I am not sure of anything, except for all the things I am unsure of.
Last night after a mixed meeting with her preschool teachers, (She is a very bright girl! Sometimes she is a little upset.) I came home and cried to Riley. I don’t mind that she gets overwhelmed and breaks for a moment. We all do. And at three she doesn’t know that it is more socially acceptable to eat your anxiety away (chocolate, anyone?) rather than scream it away. (Between you and me, I think the screaming might be the healthier coping mechanism of the two.) No, what I hate is that I don’t know how to help her navigate around this obstacle. I want Zuzu and all the people around her to see exactly who she is. I can see her. She is kindness and giving and warmth and humor and intelligence and strength and dance out in the open with her eyes closed. She is whimsy and steel. I don’t want fear or hysteria to cloud her vision. I am her mother. I am supposed to guide her. I don’t want to change her, I just want to help her. But, I don’t know how to keep my ignorance – how do I help her? What does she need? – from muddying the waters.
I went to bed last night heavy with doubt. Because if I can’t do this now how will I do this when she is 14? And maybe this is because I am not doing my job well enough. If only we read more, painted more, crafted more. A better mother would know what she needed. A better mother would know. Pressed against the wall, a continent away from Riley, he asked if I was alright. I nodded yes, and closed my eyes. The tears squeezed out hot against the cold night and the phrase repeated itself as I fell asleep – A better mother would know.

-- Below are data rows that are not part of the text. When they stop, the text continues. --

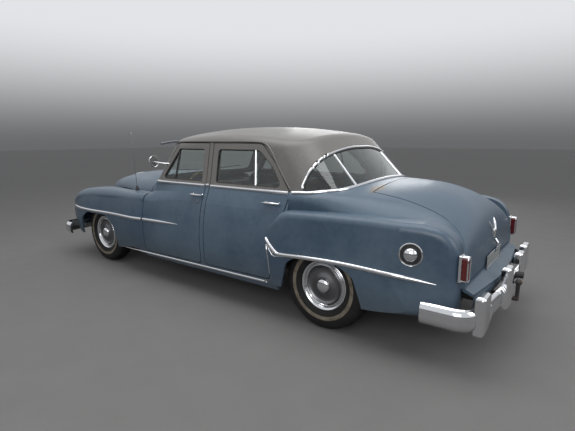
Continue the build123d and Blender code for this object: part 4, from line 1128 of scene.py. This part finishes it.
def piping(name, pad, depth, width, thick, place):
    """Piped seam round the upper edge of a cushion."""
    faces = [p.vertices for p in pad.data.polygons]
    tree = BVHTree.FromPolygons([v.co for v in pad.data.vertices], faces)
    outline = rounded_outline(depth, width, 0.06, 9)
    points = []
    for p in evenly([Vector((x, y, thick / 2 - 0.012)) for x, y in outline], 0.012):
        spot, normal, _, _ = tree.find_nearest(p)
        points.append(place @ (spot + normal * 0.002))
    tube(name + "_piping", points, 0.0042, PIPING, "root", 8, closed=True)


def seats():
    for row in SEATS:
        cushion(*row)


STEERING_HUB = [(0.002, 0.0), (0.002, 0.03), (0.03, 0.037), (0.05, 0.037), (0.056, 0.033),
                (0.058, 0.028)]
HORN_CAP = [(0.056, 0.030), (0.062, 0.027), (0.066, 0.018), (0.068, 0.0)]
SIGNAL_KNOB = [(-0.008, 0), (-0.006, 0.007), (0.003, 0.009), (0.011, 0.006), (0.013, 0)]
HORN_RING_R = 0.128


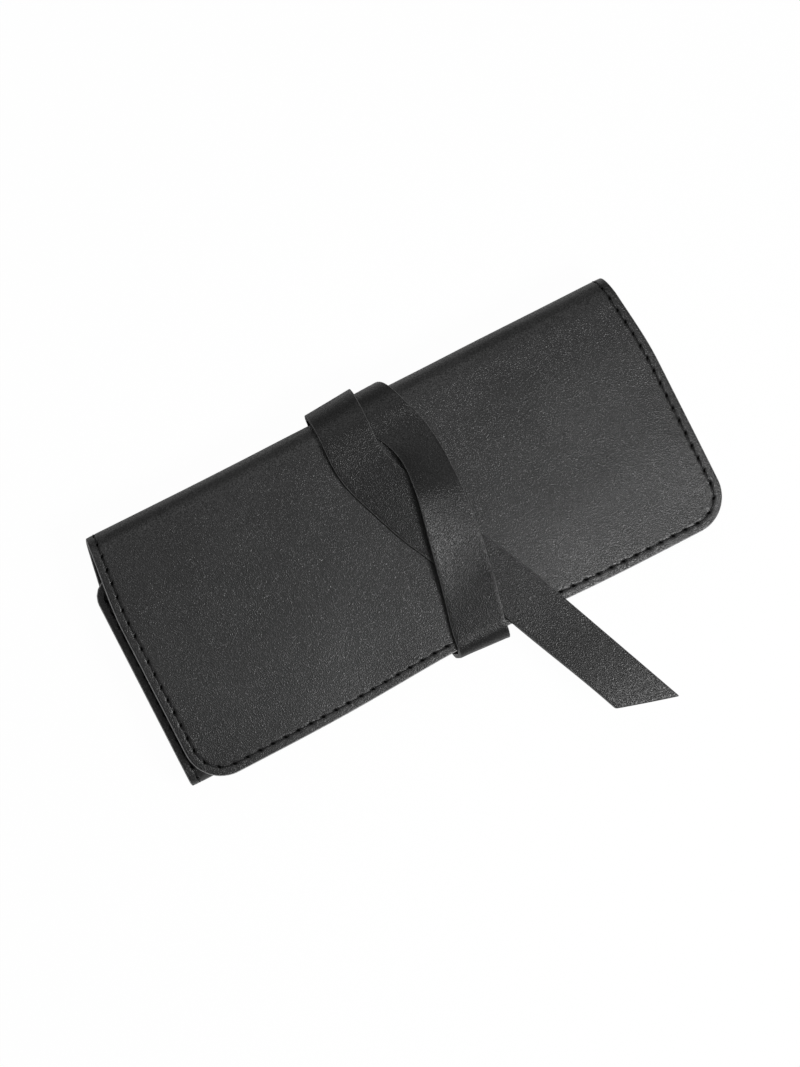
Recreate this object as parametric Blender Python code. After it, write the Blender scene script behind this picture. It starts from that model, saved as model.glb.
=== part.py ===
"""Cable organizer roll: a lined leather tri-fold sheet, held shut by a strap that is wound twice round it.

Metres. +X runs along the roll, +Y towards the back fold and +Z up. The strap's lowest run rests on Z = 0,
and the origin lies under the middle of the case. The sheet is folded inner panel, front fold, base, back
fold, flap. The strap starts under the base, goes over the flap, under the base again, over the flap a
second time, and ends in a tail that is tucked under its own first turn.
"""

import math

import bmesh
import bpy
from mathutils import Vector

# The closed case
case_length = 0.200
case_width = 0.0914
case_height = 0.0193
flap_fall = 0.0018
front_fold_height = 0.0124
back_fold_radius = 0.0080
flap_overhang = 0.0024
flap_corner_radius = 0.0130
inner_panel_reach = 0.0743
inner_corner_radius = 0.0070
panel_shift = 0.0030
fold_draw_in = 0.0031
fold_draw_reach = 0.0400
waist_in = 0.0022
waist_in_reach = 0.0350
waist_dip = 0.0008
waist_reach = 0.0500

# The layers of the sheet and what is sewn inside it
leather_thickness = 0.0012
lining_thickness = 0.0008
seat_gap = 0.0003
pocket_thickness = 0.0010
pocket_depth = 0.0340
pocket_margin = 0.0030
pocket_notch_depth = 0.0080
pocket_notch_reach = 0.0140
band_thickness = 0.0009
band_width = 0.0220
band_margin = 0.0120
band_place = 0.0150
band_bulge = 0.0014
band_loops = 9

# The strap
strap_width = 0.0182
strap_thickness = 0.0016
strap_anchor_reach = 0.0570
strap_edge_radius = 0.0030
strap_edge_standoff = 0.0006
strap_front_lean = 0.0017
strap_front_radius = 0.0050
tail_reach = 0.0360
tail_slant = 0.0132
tail_narrowing = 0.0008
first_curl_in = 0.0040
second_curl_in = 0.0021
curl_rise = 0.0014
curl_reach = 0.0220

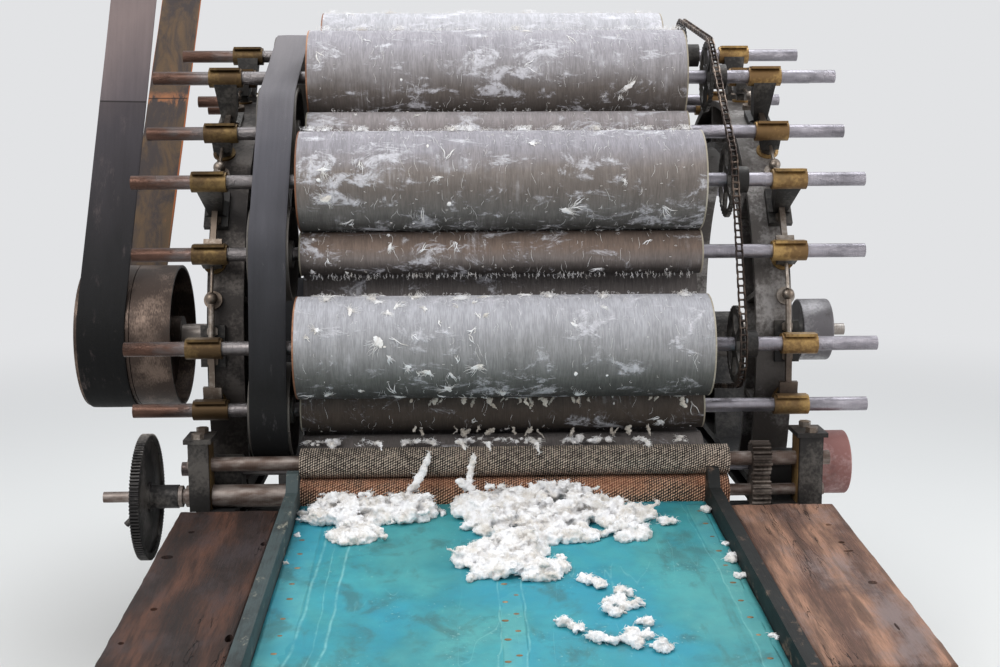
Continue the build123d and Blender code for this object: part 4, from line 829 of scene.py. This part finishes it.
def lock(start, fall, length, curl, points):
    """A hanging curl of wool."""
    phase = between(0, tau)
    turns = between(1.0, 2.2)
    drift = Vector((between(-0.2, 0.2), between(-0.15, 0.15), 0))
    path = []
    for share in shares(points):
        swing = curl * (0.4 + 0.6 * share)
        path.append(start + (fall + drift) * length * share
                    + Vector((swing * sin(phase + turns * tau * share),
                              -abs(swing * cos(phase + turns * tau * share)) * 0.6, 0)))
    return path


def lumpy_line(form, points, size):
    """Lumps along a line through given points, thinner at both ends."""
    runs = [(last - first).length for first, last in zip(points, points[1:])]
    total, done = sum(runs), 0.0
    for first, last, run in zip(points, points[1:], runs):
        count = max(2, round(run / (size * 0.45)))
        for step in range(count):
            share = (done + run * step / count) / total
            spot = first.lerp(last, step / count)
            jog = Vector(noise.noise_vector(spot * 45)) * size * 0.55
            thick = size * (0.35 + 0.75 * sin(pi * min(share * 1.1, 1.0)) ** 0.7)
            lump(form, thick * between(0.8, 1.15), Matrix.Translation(spot + jog))
        done += run


def matted(name, form, finish, body, voxel, height, size, seed):
    """Join lumps into one fleece and roughen it."""
    piece = keep(name, form, finish, body, 180)
    even = piece.modifiers.new("even", "REMESH")
    even.mode = "VOXEL"
    even.voxel_size = voxel
    even.use_smooth_shade = True
    settle(piece)
    roughen(piece.data, height, size, seed)
    roughen(piece.data, height * 0.45, size * 0.33, seed + 3)
    return piece


# Locks that hang below the first worker and stripper
for name, aim, spots in (
        ("worker_1", -97, (-0.205, -0.155, -0.150, -0.140, -0.085, -0.060, -0.035, -0.025, 0.0,
                           0.010, 0.030, 0.050, 0.055, 0.075, 0.085, 0.115, 0.150, 0.165,
                           0.190, 0.330, 0.345, 0.400)),
        ("stripper_1", -128, (-0.200, -0.185, -0.110, -0.095, -0.080, -0.060, -0.020, 0.020,
                              0.055, 0.065, 0.080, 0.160, 0.250, 0.265, 0.290, 0.330))):
    locks = bmesh.new()
    for x in spots:
        spot = on_roller(name, x, radians(aim + between(-12, 10)), 0.001)
        points = [spot]
        drift = between(-0.7, 0.7)
        for _ in range(chance.randint(2, 5)):
            way = Vector((drift + between(-1.3, 1.3), between(-0.4, 0.1), -1))
            spot = spot + way * between(0.003, 0.007)
            points.append(spot)
        lumpy_line(locks, points, chance.choice((0.0018, 0.0024, 0.0032, 0.0052)))
    matted(f"locks_{name}", locks, cream_wool, name, 0.0013, 0.0030, 0.005, spots[0] * 40)
down = Vector((0, -0.15, -1.0))
fringe = [lock(on_roller("stripper_2", between(*wool_span), radians(-115 + between(-12, 12))),
               down, between(0.004, 0.014), 0.002, 6) for _ in range(220)]
keep("fringe_stripper_2", strand_mesh(fringe, 0.0009), white_wool, "stripper_2")

# Rims where the clothing ends on the rollers: steps outwards and up from its end
rim_profile = ((-0.002, 0.0004), (0.0008, 0.0004), (0.0016, -0.0006), (0.0016, -0.006),
               (0.0004, -0.0065), (-0.002, -0.0065))
for number in range(1, 6):
    for kind, left in (("worker", copper_edge), ("stripper", ivory_edge)):
        name = f"{kind}_{number}"
        centre, radius = roller_place[name]
        for side, finish, label in ((-1, left, "left"), (1, ivory_edge, "right")):
            rim = ring([(side * half_width + side * out, radius + up)
                        for out, up in rim_profile], centre)
            keep(f"{label}_edge_{name}", rim, finish, name)


# Wool on the feed apron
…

Riley and I fought this morning. I am not sure how it began, but I know just when it got going. He said I am too hard on myself more days than not – that I spill so many wasted thoughts on not being a good enough woman, writer, wife, mother. I told him that he had no right to tell me how I should feel. My goodness, I cried, what do you know about inadequacy and guilt? He isn’t in these four walls all day with two people hungry for more than cheerios. He leaves and I stay and try to be the things I want to be, should be, while wiping the crumbs off my clothes. Can’t he see all the magic I leave out of so many days with the girls I have been given as daughters? Can’t he feel the weight of the stories that go thought and unwritten again and again until they are forgotten? Does he think I want to be the woman that is too tired for dancing when he gets home after a long day of work? How, I asked angry and misunderstood, how am I supposed to get through this part of my life feeling anything but less than what I wish to be? Do you have any idea what you are talking about? Riley slammed out the door to steam it out in the drive way while I stewed in the shower.
When he came back in Margaret was eating cereal on the couch and I had nearly finished my makeup in the bathroom. A small comfort, as I prefer to be presentable when ugly crying. We kissed and he held me, sorry for the things we said and perhaps for a few that we didn’t.
He left for work and we survived the day.
Viola has stopped crying and in the rounded silence I have some clarity. Riley wasn’t telling me how to feel, he wasn’t negating my experience, or saying he could do it better. He was saying he can see me. And the woman he sees can do this. She can wake up with a baby who will not sleep. She can break through the wall built by a three year old’s tears. She can write whatever she damn well pleases. She can be the wife she knows her husband deserves. She can dance even when she is too tired to keep standing.
I don’t always know the woman Riley sees. But every once in a while, when he is looking at me, I see her reflected in his eyes. And right now, that glimpse is just enough to get me through one more day, every day.